"The children found a new world in the wardrobe."
Translation:La infanoj trovis en la vestoŝranko novan mondon.
If there were a city or a river within Narnia that was also named Narnia then it could hypothetically take the form of "Narno". New York is both a state (Novjorkio) and a city (Novjorko or sometimes Novjorkurbo). Colorado is both a state (Koloradio) and a river (Kolorado). But, to my knowledge no such river or city existed within Narnia, so "Narnio" is the only valid translation of the name.

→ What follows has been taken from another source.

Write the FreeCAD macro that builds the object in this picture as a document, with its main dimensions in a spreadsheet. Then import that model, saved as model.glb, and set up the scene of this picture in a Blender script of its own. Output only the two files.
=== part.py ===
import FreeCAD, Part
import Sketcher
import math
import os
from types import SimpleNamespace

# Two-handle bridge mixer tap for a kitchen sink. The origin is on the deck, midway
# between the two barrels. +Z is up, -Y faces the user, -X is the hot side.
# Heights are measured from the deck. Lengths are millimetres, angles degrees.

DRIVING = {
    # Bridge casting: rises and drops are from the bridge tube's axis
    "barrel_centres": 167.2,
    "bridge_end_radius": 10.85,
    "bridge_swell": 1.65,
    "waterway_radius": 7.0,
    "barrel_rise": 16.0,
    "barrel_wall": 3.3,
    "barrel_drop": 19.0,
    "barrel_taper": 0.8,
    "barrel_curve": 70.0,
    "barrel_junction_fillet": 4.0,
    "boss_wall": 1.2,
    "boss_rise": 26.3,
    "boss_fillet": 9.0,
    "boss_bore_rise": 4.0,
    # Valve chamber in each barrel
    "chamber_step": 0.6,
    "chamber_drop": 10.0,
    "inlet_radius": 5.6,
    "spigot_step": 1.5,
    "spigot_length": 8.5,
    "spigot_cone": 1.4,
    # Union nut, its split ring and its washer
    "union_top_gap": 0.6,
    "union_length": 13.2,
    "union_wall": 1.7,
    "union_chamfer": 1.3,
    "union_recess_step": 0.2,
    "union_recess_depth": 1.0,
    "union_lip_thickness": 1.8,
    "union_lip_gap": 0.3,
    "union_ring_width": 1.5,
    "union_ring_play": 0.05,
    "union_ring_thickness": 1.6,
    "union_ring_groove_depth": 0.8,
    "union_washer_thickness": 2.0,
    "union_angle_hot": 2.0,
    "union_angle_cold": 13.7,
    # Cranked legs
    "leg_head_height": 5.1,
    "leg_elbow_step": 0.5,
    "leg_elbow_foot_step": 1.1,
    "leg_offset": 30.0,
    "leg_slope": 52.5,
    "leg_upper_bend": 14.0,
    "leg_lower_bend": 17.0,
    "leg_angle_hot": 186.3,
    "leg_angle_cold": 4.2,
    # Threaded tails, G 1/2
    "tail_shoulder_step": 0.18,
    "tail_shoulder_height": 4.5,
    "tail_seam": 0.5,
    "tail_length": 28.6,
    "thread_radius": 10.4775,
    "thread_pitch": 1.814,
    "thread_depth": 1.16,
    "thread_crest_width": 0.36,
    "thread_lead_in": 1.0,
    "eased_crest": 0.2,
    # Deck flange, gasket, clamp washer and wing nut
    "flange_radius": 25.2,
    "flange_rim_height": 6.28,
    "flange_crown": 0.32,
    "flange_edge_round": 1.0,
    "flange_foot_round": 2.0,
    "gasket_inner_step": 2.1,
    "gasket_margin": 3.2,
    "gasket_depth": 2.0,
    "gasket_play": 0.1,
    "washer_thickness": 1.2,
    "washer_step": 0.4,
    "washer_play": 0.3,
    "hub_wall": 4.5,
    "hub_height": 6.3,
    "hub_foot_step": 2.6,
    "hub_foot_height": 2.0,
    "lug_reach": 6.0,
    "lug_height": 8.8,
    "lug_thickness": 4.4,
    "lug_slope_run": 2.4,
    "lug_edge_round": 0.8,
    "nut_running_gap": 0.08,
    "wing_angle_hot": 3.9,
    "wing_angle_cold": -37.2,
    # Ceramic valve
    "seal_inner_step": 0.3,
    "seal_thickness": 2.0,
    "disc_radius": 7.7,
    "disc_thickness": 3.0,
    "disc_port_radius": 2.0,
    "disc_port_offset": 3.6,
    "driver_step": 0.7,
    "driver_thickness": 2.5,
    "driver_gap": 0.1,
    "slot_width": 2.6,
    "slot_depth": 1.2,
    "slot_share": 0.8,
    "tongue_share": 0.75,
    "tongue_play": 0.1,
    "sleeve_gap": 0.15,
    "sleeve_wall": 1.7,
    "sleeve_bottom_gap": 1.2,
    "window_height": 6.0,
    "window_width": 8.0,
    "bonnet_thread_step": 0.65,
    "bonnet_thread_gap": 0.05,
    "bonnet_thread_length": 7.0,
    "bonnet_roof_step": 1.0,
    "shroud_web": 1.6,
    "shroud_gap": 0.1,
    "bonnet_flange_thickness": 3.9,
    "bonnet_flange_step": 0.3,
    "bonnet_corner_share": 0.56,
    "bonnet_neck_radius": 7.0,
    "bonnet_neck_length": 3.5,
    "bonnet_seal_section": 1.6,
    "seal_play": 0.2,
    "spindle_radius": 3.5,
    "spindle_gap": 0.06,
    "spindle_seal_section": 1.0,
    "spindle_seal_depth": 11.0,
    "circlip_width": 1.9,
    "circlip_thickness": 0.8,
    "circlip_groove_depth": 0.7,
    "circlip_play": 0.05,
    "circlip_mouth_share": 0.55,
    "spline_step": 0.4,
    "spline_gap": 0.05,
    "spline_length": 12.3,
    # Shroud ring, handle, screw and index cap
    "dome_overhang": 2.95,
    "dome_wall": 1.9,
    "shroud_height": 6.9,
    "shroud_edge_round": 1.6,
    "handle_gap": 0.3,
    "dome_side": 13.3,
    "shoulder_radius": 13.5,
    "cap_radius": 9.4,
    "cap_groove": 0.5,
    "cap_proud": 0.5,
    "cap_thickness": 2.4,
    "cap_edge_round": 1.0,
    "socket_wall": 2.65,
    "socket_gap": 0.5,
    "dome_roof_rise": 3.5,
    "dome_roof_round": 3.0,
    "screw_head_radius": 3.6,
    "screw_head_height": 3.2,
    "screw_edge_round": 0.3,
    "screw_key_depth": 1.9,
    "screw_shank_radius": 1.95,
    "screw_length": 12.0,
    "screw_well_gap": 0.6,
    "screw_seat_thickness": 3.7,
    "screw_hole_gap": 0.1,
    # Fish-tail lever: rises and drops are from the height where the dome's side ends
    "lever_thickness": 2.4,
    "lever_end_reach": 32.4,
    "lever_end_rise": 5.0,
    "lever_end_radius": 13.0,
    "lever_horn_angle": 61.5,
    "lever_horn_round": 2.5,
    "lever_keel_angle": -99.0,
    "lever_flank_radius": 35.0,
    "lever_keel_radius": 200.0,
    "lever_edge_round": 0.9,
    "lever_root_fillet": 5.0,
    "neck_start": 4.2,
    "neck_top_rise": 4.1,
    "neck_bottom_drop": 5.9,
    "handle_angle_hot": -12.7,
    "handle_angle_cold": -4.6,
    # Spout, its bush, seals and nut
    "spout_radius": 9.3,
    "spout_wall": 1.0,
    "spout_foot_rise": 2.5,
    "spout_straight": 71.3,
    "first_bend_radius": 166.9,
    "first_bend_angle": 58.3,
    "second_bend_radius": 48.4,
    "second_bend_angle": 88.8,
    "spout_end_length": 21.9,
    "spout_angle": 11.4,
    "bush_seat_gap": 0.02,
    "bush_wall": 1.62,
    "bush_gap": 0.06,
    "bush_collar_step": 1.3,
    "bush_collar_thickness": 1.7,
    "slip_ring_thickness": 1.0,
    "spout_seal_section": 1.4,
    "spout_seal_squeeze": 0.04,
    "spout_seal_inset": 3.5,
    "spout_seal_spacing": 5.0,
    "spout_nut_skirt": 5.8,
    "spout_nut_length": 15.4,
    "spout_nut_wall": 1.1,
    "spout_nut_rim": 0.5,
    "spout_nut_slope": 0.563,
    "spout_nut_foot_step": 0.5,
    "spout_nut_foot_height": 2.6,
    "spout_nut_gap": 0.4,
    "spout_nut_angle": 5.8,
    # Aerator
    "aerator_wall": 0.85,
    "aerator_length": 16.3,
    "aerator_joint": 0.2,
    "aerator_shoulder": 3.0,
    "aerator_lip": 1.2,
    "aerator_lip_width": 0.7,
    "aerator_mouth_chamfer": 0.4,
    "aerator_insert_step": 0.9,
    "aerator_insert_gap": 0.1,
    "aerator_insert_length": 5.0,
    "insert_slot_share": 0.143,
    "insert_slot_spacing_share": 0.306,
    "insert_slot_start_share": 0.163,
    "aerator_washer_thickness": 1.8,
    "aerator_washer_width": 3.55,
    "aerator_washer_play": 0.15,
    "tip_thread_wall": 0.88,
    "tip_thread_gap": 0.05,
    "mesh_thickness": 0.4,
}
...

Maybe it is a backwards example. I was simply trying to show that, although there are instances when you do change the name, this isn't one of them. But, as long as we're being pedantic, Narnia contains countries, so its naming convention should probably follow that of planets rather than countries. ;)

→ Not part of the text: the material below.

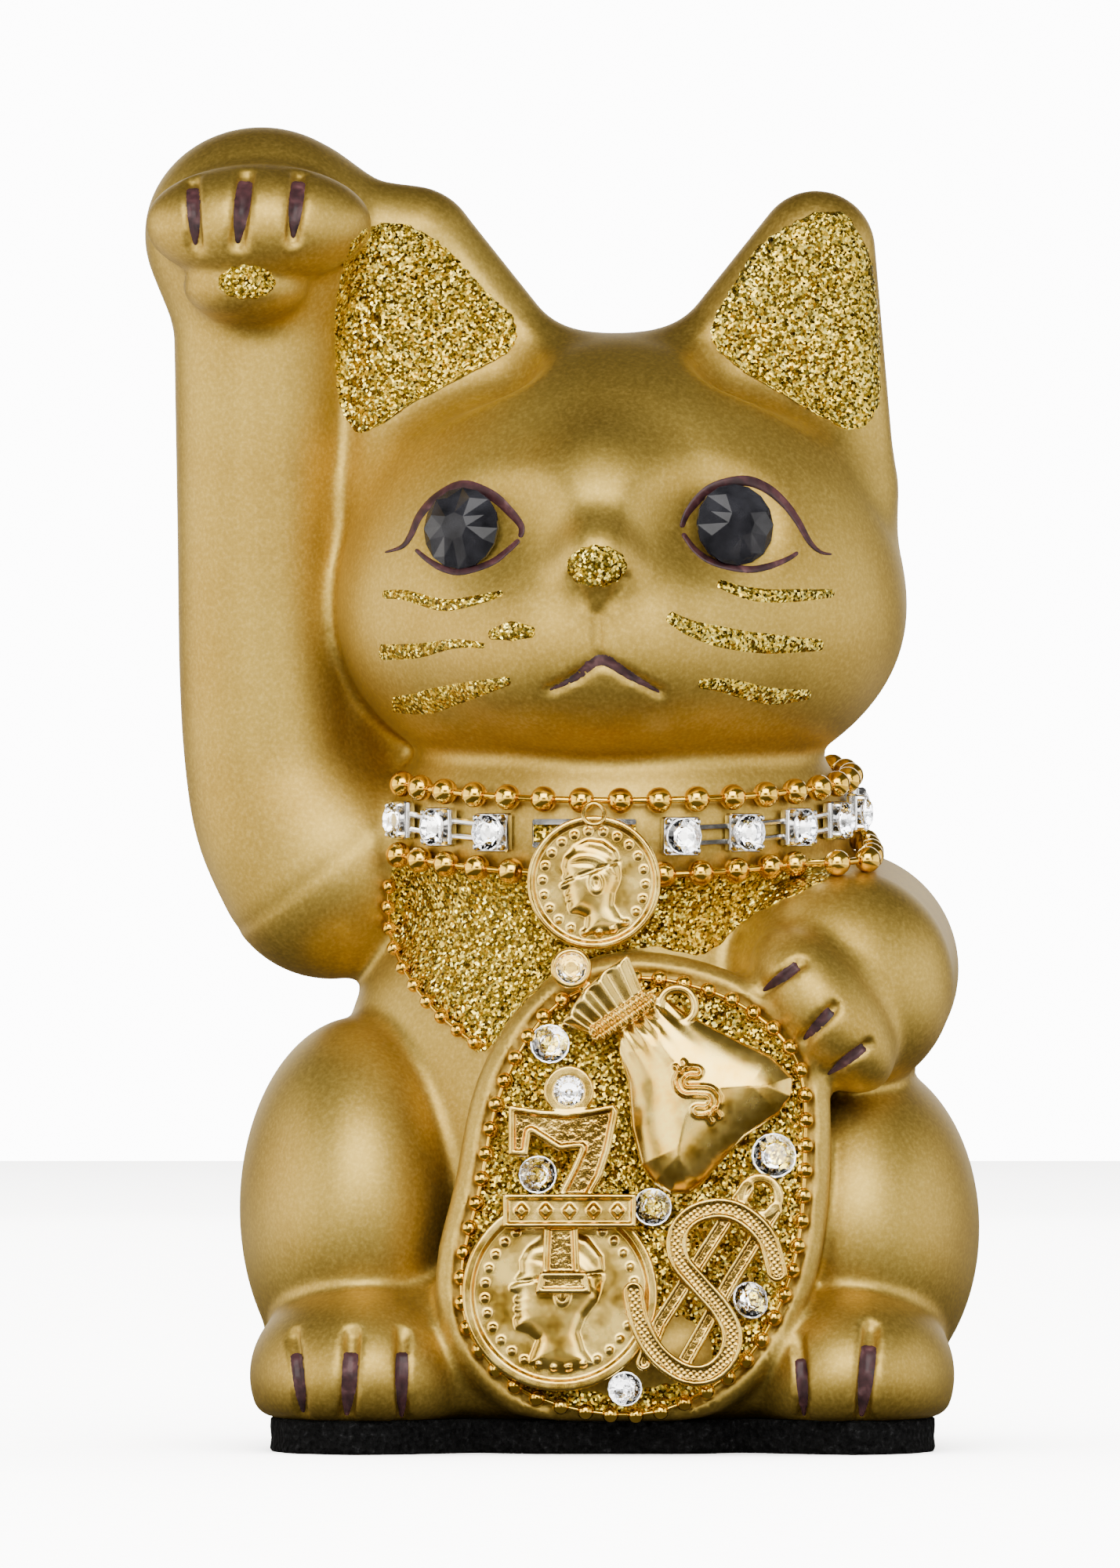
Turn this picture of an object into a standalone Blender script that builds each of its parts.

If we are being pedantic, Narnia is used in three distinct geographic ways: there is the world of Narnia, the country of Narnia (one of several countries mentioned in the books), and the Great River of Narnia.
Well, four, actually. C. S. Lewis took the name from the Latin version of Narni, a town in Italy.

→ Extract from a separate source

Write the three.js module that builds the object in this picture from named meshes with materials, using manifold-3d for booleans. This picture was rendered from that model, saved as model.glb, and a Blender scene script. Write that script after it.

Ooh, I see! My bad; I kind of missed your point :s.
Aha, right! That would make more sense!
Anyway, to kind of wrap this whole thing up: stay as close to the original name as possible, stick as much to the -i suffix for states and countries and avoid ambiguities :). (In this particular case, if Narnia were to contain a river or so also named Narnia, I would rather go for the river Narno in Narnio over the river Narnio in Narniio :p (or just both Narnio).)
Jes. Meti “o” inter la radikoj ĉiam eblas por faciligi la prononcon. Tio estas utila kiam alie estus tri aŭ pli sinsekvaj konsonantoj.
Yes. It is always possible to put an “o” between the roots to ease pronunciation, which is useful when otherwise there would be three or more consonants in a row.